**Request**
Copy, character for character, the lines running from the one with "# the free stretch, from" to the one with "obj.parent = empty", ends included. Leave out every other line.

**Dataset section**
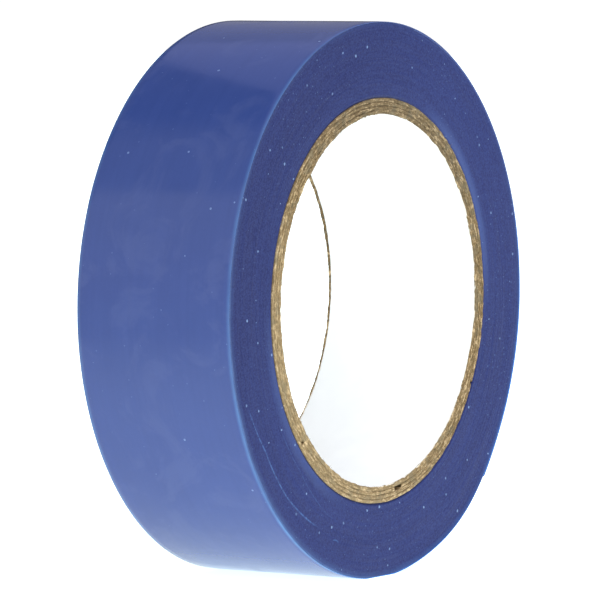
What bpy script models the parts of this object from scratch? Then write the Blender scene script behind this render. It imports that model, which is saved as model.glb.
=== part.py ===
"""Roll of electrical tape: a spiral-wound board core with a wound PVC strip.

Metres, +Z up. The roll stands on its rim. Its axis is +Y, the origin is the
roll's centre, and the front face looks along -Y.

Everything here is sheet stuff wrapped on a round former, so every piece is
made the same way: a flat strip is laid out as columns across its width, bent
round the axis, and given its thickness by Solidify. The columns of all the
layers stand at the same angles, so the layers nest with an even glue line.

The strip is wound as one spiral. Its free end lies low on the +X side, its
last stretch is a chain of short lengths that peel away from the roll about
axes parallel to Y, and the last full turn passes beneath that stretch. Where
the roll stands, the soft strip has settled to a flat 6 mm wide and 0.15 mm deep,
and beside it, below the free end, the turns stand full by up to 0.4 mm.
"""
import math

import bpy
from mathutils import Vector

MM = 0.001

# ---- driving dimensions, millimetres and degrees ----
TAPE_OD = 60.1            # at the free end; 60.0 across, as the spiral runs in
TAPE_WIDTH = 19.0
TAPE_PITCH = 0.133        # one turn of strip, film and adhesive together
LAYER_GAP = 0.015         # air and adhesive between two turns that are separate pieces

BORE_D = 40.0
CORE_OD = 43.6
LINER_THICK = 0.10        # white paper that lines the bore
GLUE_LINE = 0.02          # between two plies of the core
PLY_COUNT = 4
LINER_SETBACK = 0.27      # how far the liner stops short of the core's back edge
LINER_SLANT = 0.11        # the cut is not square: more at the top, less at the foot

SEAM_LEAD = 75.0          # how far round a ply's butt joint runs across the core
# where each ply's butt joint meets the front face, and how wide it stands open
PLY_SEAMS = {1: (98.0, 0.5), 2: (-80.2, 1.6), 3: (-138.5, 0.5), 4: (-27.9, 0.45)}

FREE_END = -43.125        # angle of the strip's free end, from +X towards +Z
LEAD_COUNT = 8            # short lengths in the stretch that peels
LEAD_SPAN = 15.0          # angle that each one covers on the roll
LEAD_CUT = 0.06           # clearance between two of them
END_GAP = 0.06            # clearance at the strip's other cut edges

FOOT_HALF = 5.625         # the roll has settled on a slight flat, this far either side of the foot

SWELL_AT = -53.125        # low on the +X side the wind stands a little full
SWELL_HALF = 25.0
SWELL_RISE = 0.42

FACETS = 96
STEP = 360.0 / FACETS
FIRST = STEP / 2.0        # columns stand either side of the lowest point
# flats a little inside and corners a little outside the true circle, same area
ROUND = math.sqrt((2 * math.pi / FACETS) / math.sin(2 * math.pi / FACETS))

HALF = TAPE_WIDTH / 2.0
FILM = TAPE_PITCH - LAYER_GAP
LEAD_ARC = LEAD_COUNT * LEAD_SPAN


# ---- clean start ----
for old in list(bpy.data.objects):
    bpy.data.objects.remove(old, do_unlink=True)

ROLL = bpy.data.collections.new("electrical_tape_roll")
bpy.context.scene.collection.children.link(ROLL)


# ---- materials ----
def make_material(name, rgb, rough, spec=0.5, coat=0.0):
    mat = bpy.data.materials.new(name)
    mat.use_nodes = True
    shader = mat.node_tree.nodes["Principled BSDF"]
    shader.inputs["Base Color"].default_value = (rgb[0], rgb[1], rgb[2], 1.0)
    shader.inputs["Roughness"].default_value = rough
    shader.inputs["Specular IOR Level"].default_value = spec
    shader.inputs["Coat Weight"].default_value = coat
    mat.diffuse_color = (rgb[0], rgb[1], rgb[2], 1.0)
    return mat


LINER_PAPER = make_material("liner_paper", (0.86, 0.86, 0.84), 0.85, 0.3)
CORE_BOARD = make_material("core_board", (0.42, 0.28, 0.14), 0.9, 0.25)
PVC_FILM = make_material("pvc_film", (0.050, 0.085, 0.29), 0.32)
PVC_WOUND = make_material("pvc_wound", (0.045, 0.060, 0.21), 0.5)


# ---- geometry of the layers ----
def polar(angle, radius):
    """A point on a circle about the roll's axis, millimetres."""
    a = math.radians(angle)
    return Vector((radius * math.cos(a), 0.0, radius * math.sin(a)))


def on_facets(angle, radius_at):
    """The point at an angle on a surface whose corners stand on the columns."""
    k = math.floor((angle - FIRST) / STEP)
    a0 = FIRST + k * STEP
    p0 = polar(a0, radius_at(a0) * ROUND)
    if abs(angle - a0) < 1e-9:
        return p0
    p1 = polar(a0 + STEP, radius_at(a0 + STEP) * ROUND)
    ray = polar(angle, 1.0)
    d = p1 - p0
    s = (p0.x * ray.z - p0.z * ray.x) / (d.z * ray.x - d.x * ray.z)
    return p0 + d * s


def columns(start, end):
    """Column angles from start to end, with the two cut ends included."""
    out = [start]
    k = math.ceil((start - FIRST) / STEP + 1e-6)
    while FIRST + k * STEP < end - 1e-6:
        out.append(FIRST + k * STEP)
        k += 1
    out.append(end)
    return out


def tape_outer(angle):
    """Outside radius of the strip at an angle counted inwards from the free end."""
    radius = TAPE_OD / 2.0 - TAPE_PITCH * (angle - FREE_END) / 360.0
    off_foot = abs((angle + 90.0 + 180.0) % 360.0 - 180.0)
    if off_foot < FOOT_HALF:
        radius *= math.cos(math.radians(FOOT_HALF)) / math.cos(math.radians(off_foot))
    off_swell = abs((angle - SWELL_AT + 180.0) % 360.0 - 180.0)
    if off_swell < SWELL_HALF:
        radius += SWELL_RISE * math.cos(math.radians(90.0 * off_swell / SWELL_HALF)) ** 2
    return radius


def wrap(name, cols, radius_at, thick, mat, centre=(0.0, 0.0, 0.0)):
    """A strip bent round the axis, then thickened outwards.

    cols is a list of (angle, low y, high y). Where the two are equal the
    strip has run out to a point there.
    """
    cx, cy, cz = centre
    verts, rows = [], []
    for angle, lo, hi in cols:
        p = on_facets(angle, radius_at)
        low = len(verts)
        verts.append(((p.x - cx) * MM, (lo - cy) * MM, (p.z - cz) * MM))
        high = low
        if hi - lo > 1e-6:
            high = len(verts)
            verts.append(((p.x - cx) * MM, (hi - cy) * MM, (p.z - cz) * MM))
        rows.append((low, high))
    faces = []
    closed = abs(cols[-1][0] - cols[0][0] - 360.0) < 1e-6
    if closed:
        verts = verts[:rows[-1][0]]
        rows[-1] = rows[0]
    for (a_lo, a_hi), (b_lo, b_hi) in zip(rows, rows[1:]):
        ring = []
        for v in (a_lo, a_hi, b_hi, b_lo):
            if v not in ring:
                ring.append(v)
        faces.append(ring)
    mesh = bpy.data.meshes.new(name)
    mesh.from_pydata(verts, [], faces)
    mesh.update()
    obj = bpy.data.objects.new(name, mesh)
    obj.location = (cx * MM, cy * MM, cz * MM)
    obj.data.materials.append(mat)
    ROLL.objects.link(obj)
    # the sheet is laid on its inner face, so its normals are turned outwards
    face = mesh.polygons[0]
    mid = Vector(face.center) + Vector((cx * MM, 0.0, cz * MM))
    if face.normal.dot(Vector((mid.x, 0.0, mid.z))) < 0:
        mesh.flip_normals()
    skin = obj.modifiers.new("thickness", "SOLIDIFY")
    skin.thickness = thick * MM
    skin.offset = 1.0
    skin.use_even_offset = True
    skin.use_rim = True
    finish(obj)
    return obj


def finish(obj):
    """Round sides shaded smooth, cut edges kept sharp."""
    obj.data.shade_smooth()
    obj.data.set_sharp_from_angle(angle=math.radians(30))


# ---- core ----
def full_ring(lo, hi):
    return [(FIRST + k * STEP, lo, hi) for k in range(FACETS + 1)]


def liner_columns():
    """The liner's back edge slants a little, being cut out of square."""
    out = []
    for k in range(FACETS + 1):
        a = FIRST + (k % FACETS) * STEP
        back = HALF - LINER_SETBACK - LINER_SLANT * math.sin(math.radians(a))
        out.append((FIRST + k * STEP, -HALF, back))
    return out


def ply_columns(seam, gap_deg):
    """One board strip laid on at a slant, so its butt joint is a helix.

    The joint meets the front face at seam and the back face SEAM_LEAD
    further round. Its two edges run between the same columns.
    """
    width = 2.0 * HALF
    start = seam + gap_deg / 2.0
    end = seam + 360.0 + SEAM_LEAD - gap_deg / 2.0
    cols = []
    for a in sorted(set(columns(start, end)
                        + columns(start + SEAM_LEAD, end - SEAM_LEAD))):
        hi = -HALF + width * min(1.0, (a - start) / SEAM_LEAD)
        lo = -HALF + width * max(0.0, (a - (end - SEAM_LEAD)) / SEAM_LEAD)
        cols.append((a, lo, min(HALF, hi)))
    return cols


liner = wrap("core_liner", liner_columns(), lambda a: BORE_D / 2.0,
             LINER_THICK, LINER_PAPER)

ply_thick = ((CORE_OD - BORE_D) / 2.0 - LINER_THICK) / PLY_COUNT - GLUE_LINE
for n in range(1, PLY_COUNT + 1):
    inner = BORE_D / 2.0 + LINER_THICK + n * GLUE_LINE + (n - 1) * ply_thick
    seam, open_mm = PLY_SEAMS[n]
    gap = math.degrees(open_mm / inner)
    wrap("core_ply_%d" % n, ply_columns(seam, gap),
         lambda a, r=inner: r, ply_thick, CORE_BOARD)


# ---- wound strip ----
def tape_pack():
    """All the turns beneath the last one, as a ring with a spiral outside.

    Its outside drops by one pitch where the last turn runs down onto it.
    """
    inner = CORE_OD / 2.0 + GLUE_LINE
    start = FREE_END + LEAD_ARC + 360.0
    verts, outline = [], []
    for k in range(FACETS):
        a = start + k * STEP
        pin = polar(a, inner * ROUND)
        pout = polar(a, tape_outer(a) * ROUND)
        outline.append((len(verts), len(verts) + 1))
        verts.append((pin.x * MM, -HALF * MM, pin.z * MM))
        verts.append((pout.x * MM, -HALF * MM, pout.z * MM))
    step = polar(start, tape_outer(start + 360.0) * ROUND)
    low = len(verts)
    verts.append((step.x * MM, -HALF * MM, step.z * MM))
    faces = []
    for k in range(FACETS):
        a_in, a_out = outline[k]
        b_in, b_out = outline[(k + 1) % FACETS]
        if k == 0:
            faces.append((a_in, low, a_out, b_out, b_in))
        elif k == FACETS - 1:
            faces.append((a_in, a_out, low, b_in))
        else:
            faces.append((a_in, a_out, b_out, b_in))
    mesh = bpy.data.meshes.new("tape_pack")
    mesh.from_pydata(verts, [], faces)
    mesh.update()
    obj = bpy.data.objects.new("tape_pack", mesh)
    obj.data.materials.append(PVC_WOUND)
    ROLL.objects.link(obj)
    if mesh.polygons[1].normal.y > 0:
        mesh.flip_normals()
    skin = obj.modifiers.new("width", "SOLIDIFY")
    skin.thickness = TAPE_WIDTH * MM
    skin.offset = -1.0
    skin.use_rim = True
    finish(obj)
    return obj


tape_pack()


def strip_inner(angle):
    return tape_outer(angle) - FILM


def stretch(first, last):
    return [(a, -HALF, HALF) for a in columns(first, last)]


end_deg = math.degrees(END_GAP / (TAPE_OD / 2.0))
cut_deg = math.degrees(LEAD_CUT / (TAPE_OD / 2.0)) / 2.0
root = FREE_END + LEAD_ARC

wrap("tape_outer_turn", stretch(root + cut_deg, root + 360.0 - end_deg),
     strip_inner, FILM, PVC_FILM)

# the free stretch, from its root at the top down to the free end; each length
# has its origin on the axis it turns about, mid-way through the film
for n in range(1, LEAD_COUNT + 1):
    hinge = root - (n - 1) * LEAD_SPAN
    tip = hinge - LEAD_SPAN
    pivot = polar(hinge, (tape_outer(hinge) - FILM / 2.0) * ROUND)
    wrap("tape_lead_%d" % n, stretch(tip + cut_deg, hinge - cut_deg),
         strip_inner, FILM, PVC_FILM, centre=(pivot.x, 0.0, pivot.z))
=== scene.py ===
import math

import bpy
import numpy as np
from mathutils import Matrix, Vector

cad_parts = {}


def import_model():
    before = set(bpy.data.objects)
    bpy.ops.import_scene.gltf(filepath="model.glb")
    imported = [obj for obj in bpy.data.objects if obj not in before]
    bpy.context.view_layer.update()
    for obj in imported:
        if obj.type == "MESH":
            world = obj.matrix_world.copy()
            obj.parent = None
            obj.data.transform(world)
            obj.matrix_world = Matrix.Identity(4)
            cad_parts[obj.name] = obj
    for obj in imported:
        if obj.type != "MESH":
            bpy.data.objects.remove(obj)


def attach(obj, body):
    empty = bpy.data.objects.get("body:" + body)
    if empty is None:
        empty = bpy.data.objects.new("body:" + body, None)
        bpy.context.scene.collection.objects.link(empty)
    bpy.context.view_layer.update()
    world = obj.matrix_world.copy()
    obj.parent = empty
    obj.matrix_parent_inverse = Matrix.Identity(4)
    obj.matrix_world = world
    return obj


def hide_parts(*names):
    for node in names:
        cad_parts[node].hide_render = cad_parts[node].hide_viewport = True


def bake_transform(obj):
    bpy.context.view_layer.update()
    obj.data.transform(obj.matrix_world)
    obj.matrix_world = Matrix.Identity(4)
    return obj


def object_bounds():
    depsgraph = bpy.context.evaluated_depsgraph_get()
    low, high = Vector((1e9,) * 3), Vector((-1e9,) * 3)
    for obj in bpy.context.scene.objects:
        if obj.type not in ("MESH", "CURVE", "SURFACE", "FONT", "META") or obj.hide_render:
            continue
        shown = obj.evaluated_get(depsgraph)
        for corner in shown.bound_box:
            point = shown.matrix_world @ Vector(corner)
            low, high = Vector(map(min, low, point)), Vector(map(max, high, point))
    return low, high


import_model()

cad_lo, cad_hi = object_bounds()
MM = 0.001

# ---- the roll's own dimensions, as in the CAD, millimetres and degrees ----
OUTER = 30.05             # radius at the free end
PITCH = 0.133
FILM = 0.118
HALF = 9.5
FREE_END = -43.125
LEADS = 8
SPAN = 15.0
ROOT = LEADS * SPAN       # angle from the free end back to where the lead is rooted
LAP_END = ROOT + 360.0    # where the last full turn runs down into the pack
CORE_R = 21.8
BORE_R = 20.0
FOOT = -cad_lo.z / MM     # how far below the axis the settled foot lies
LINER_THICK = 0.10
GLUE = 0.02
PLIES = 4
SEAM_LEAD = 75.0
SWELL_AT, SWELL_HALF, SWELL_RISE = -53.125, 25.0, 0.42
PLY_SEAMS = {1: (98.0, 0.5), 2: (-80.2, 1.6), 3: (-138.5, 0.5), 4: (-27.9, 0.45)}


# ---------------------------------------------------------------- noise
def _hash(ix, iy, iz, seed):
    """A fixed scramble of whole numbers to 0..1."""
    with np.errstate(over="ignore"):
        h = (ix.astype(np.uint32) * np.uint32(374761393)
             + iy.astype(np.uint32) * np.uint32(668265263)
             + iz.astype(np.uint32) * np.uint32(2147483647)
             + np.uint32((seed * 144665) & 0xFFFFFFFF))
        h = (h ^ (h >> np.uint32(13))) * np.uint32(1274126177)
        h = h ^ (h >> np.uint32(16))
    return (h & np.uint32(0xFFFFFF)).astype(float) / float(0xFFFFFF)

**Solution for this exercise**
# the free stretch, from its root at the top down to the free end; each length
# has its origin on the axis it turns about, mid-way through the film
for n in range(1, LEAD_COUNT + 1):
    hinge = root - (n - 1) * LEAD_SPAN
    tip = hinge - LEAD_SPAN
    pivot = polar(hinge, (tape_outer(hinge) - FILM / 2.0) * ROUND)
    wrap("tape_lead_%d" % n, stretch(tip + cut_deg, hinge - cut_deg),
         strip_inner, FILM, PVC_FILM, centre=(pivot.x, 0.0, pivot.z))
=== scene.py ===
import math

import bpy
import numpy as np
from mathutils import Matrix, Vector

cad_parts = {}


def import_model():
    before = set(bpy.data.objects)
    bpy.ops.import_scene.gltf(filepath="model.glb")
    imported = [obj for obj in bpy.data.objects if obj not in before]
    bpy.context.view_layer.update()
    for obj in imported:
        if obj.type == "MESH":
            world = obj.matrix_world.copy()
            obj.parent = None
            obj.data.transform(world)
            obj.matrix_world = Matrix.Identity(4)
            cad_parts[obj.name] = obj
    for obj in imported:
        if obj.type != "MESH":
            bpy.data.objects.remove(obj)


def attach(obj, body):
    empty = bpy.data.objects.get("body:" + body)
    if empty is None:
        empty = bpy.data.objects.new("body:" + body, None)
        bpy.context.scene.collection.objects.link(empty)
    bpy.context.view_layer.update()
    world = obj.matrix_world.copy()
    obj.parent = empty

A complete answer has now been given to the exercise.